We repeat that it is the superior which must justify the inferior, and not vice versa. Just as the nature of error is not to know itself as error, whereas the nature of truth is to posit itself as consciousness of truth, while knowing at the same time error as error—so the nature of what is superior is to posit itself directly as superior, as opposed to the inferior, which is made inferior exactly by this. Superiority must not be submitted to any sanction or recognition, but it must be based only on the direct awareness of superiority of those who are superior and prove themselves as superiors by every test.
For this reason, the so-called criterion of “utility” cannot offer any support. In fact we would have to begin by saying what is useful, in relation to what, and to whom. For example, a margin for violence exists even in the democratic regime—violence proper to the constituted authority, which requires a tax authority, civil and criminal laws, etc.
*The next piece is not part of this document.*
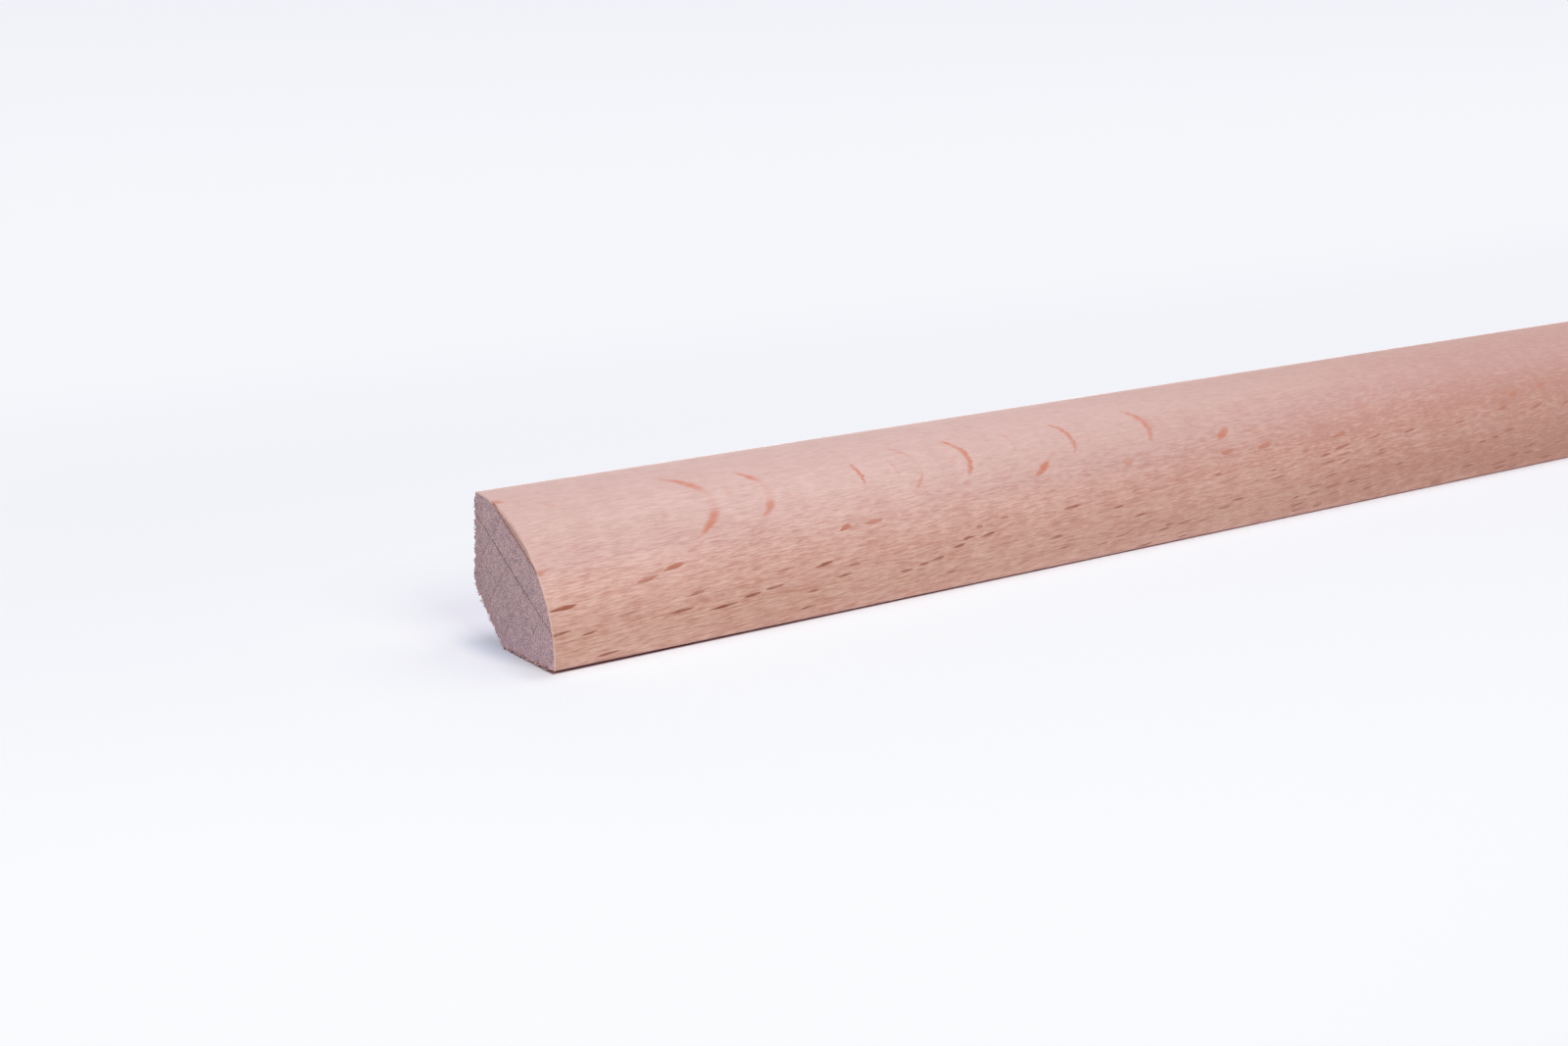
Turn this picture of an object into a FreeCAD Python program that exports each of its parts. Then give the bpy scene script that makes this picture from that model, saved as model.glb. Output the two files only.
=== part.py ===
import FreeCAD, Part
import math
import os
import Sketcher

# Quarter round moulding in solid beech, machined from one stick and cut square at both ends.
#
# The moulding lies as it is fitted: one flat on the floor, the other flat upright against the wall, and
# the rounded face to the room. The length runs along X, the wall is on the +Y side and Z is up. The
# origin is under the middle of the stick, at the centre of the rectangle that its section fills.
#
# The section is a quarter of a disc. Its centre is the corner where the floor would meet the wall. The
# moulder also cuts that corner away at 45 degrees, so that the two flats seat however full or rough the
# corner of the room is. The four long edges are eased, as sanding leaves them. The ends are left as sawn.

DRIVING_SIZES = (
    ("stock_length", 1000.0, "length that one stick is sold in"),
    ("face_radius", 14.0, "radius of the rounded face, so also the height and the depth of the section"),
    ("relief_leg", 5.0, "how far the cut-away back corner runs along the floor, and up the wall"),
    ("arris_radius", 0.3, "rounding of the long edges left by sanding"),
)

PARTS_FOLDER = "parts"
LENGTH_TOLERANCE = 1e-6
STRAIGHT_UP = math.radians(90)
TO_THE_ROOM = math.radians(180)


def make_sheet(doc):
    """The spreadsheet that holds every driving dimension, one alias to a row."""
    sheet = doc.addObject("Spreadsheet::Sheet", "sizes")
    for row, (alias, millimetres, meaning) in enumerate(DRIVING_SIZES, start=1):
        sheet.set(f"A{row}", alias)
        sheet.set(f"B{row}", str(millimetres))
        sheet.set(f"C{row}", meaning)
        sheet.setAlias(f"B{row}", alias)
    doc.recompute()
    return sheet


def origin_plane(body, role):
    """One of the body's own origin planes, found by its role."""
    for feature in body.Origin.OriginFeatures:
        if feature.Role == role:
            return feature
    raise RuntimeError(f"the body has no {role}")


def add_section(body, sheet):
    """The section on the YZ plane: rounded face, floor flat, relief and wall flat, in one closed loop."""
    sketch = body.newObject("Sketcher::SketchObject", "section")
    sketch.AttachmentSupport = [(origin_plane(body, "YZ_Plane"), "")]
    sketch.MapMode = "FlatFace"

    radius = sheet.face_radius
    relief = sheet.relief_leg
    wall = radius / 2
    corner = FreeCAD.Vector(wall, 0, 0)
    top = FreeCAD.Vector(wall, radius, 0)
    toe = FreeCAD.Vector(wall - radius, 0, 0)
    relief_foot = FreeCAD.Vector(wall - relief, 0, 0)
    relief_head = FreeCAD.Vector(wall, relief, 0)

    disc = Part.Circle(corner, FreeCAD.Vector(0, 0, 1), radius)
    face = sketch.addGeometry(Part.ArcOfCircle(disc, STRAIGHT_UP, TO_THE_ROOM), False)
    floor_flat = sketch.addGeometry(Part.LineSegment(toe, relief_foot), False)
    relief_cut = sketch.addGeometry(Part.LineSegment(relief_foot, relief_head), False)
    wall_flat = sketch.addGeometry(Part.LineSegment(relief_head, top), False)

    start, end, centre = 1, 2, 3
    x_axis = -1
    sketch_origin = (-1, 1)
    constrain = sketch.addConstraint
    constrain(Sketcher.Constraint("Coincident", face, end, floor_flat, start))
    constrain(Sketcher.Constraint("Coincident", floor_flat, end, relief_cut, start))
    constrain(Sketcher.Constraint("Coincident", relief_cut, end, wall_flat, start))
    constrain(Sketcher.Constraint("Coincident", wall_flat, end, face, start))
    constrain(Sketcher.Constraint("Horizontal", floor_flat))
    constrain(Sketcher.Constraint("Vertical", wall_flat))
    constrain(Sketcher.Constraint("PointOnObject", face, centre, x_axis))
    constrain(Sketcher.Constraint("PointOnObject", face, centre, wall_flat))
    constrain(Sketcher.Constraint("PointOnObject", face, centre, floor_flat))

    def dimension(name, constraint, expression):
        """Adds one dimension and ties it to the sheet."""
        index = constrain(constraint)
        sketch.renameConstraint(index, name)
        sketch.setExpression(f"Constraints.{name}", expression)

    dimension("radius_of_face", Sketcher.Constraint("Radius", face, radius), "sizes.face_radius")
    dimension(
        "wall_offset",
        Sketcher.Constraint("DistanceX", *sketch_origin, face, centre, wall),
        "sizes.face_radius / 2",
    )
    dimension(
        "relief_on_floor",
        Sketcher.Constraint("DistanceX", floor_flat, end, face, centre, relief),
        "sizes.relief_leg",
    )
    dimension(
        "relief_on_wall",
        Sketcher.Constraint("DistanceY", face, centre, wall_flat, start, relief),
        "sizes.relief_leg",
    )
    return sketch


def long_edges(shape):
    """Names of the edges that run the whole length of the stick."""
    names = []
    for number, edge in enumerate(shape.Edges, start=1):
        box = edge.BoundBox
        if box.XLength > shape.BoundBox.XLength - LENGTH_TOLERANCE:
            names.append(f"Edge{number}")
    return names


def make_moulding(doc, sheet):
    """The stick: the section run along X to both sides of the origin, with its long edges eased."""
    body = doc.addObject("PartDesign::Body", "quarter_round_moulding")
    body.Label = "quarter_round_moulding"
    section = add_section(body, sheet)
    doc.recompute()

    stick = body.newObject("PartDesign::Pad", "stick")
    stick.Profile = section
    stick.Midplane = True
    stick.setExpression("Length", "sizes.stock_length")
    doc.recompute()

    eased = body.newObject("PartDesign::Fillet", "eased_edges")
    eased.Base = (stick, long_edges(stick.Shape))
    eased.setExpression("Radius", "sizes.arris_radius")
    body.Tip = eased
    doc.recompute()
    return body


def check_document(doc):
    """Stops at any object that failed to compute."""
    for item in doc.Objects:
        for fault in ("Invalid", "Error"):
            if fault in item.State:
                raise RuntimeError(f"{item.Name} is {fault}")


def check_solid(body):
    """Stops at a shape that is missing, broken or in more than one piece."""
    shape = body.Shape
    if shape.isNull():
        raise RuntimeError(f"{body.Label} has no shape")
    if not shape.isValid():
        raise RuntimeError(f"{body.Label} has a bad shape")
    if len(shape.Solids) != 1:
        raise RuntimeError(f"{body.Label} has {len(shape.Solids)} solids")


def main():
    doc = FreeCAD.newDocument("quarter_round")
    sheet = make_sheet(doc)
    bodies = [make_moulding(doc, sheet)]
    doc.recompute()
    check_document(doc)
    os.makedirs(PARTS_FOLDER, exist_ok=True)
    for body in bodies:
        check_solid(body)
        body.Shape.exportStep(f"{PARTS_FOLDER}/{body.Label}.step")
        box = body.Shape.BoundBox
        print(f"{body.Label}: {box.XLength:.3f} x {box.YLength:.3f} x {box.ZLength:.3f} mm,")
        print(f"  {body.Shape.Volume:.1f} mm3, {len(body.Shape.Faces)} faces")


main()
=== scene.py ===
"""Dresses one stick of quarter round moulding in planed, steamed beech and lights it for a catalogue picture.

The stick is wrapped in one skin that follows the section, the wood is a solid pattern that runs through
it, and the torn fibres that the saw leaves stand on the edges of its two ends.
"""

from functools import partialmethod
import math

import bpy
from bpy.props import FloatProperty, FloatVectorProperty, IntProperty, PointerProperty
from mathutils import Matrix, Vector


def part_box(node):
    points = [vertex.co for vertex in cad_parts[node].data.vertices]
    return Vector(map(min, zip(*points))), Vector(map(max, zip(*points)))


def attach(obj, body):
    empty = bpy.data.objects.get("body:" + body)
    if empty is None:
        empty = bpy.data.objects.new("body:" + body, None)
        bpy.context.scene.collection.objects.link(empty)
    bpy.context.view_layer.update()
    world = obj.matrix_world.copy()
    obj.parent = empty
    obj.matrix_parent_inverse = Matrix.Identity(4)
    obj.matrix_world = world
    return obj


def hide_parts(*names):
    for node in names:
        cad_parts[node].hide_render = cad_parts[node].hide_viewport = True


bl_info = {
    "name": "Quarter round moulding",
    "version": (1, 0, 0),
    "blender": (4, 5, 0),
    "location": "3D View > Sidebar > Moulding",
    "description": "Makes a beech quarter round moulding with sawn ends and its studio stage",
    "category": "Object",
}

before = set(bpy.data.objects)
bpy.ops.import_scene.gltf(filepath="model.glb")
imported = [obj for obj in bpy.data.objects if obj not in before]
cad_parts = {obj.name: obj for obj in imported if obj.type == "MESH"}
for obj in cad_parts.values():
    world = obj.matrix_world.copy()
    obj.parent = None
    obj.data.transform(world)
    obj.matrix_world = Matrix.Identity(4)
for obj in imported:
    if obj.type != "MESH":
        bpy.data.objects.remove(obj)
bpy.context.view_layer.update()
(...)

This violence is not called such because it is thought to contribute to the greatest good of the greatest number. But who defines and justifies it as useful, and thus determines the famous boundaries between “legality” and “illegality”? We have already shown that, in a rational order of things, it cannot be the mass, because of the instability and inferiority of its discriminatory power. Therefore, if there is no intention to shift the centre to quality, the whole thing will turn into the worst of tyrannies: that exercised by the numerous upon the qualitatively superior few, who are overwhelmed inexorably by the system, established by law, of the determinisms of lower life, and of organised “society”, just as is happening in the modern West.
However, the “useful”, in the context of the mass, is itself something far less absolute than many would like to believe. Because of the irrational character of the psychology of the masses, that which the majority does has very seldom been the “useful” pure and simple, and even less often has it been the autonomous will of the many; instead, infinitely more often, it has been the power, the attractive force of particular persons, whose power the greater number of followers has been a only a consequence and an echo. Powerful individuals knew how to drag the crowds where they have wanted, ignoring all the mediocre, bourgeois, precisely calculated standards of “utility”, of suitability, of general well-being. History shows this to us everywhere: fired by enthusiasm for a man, a symbol, or an idea, millions of beings have overwhelmed the barriers of prudent normality, and sacrificed, immolated, or destroyed themselves.
Democratism knows this, and for this reason, slowly, subtly, winding throughout the whole of Europe, it seeks to extinguish the race of the leaders, the guiding spirits, the enchanters, and to create a levelling effect which reduces everything to the autonomy characteristic of the parts of an economic mechanism left to itself. And the game is succeeding dreadfully of late. Bolshevised Russia and democratic and mechanised America are opposed as two symbols, as two poles of the same danger.
But this will to degeneration, this darkness, on which Western “civilisation” is being shipwrecked, finds us against it. We, once again following Nietzsche, raise the alarm and issue the call. May our nations oppose a “from here on do not pass!” to the Bolshevik-American tide. But not with words, threats, or empty proclamations, but silently, isolating themselves and creating an aristocracy, an elite that firmly maintains, in the living reality of superior individuals, the values of our tradition.
After this, all the rest will follow as a natural consequence.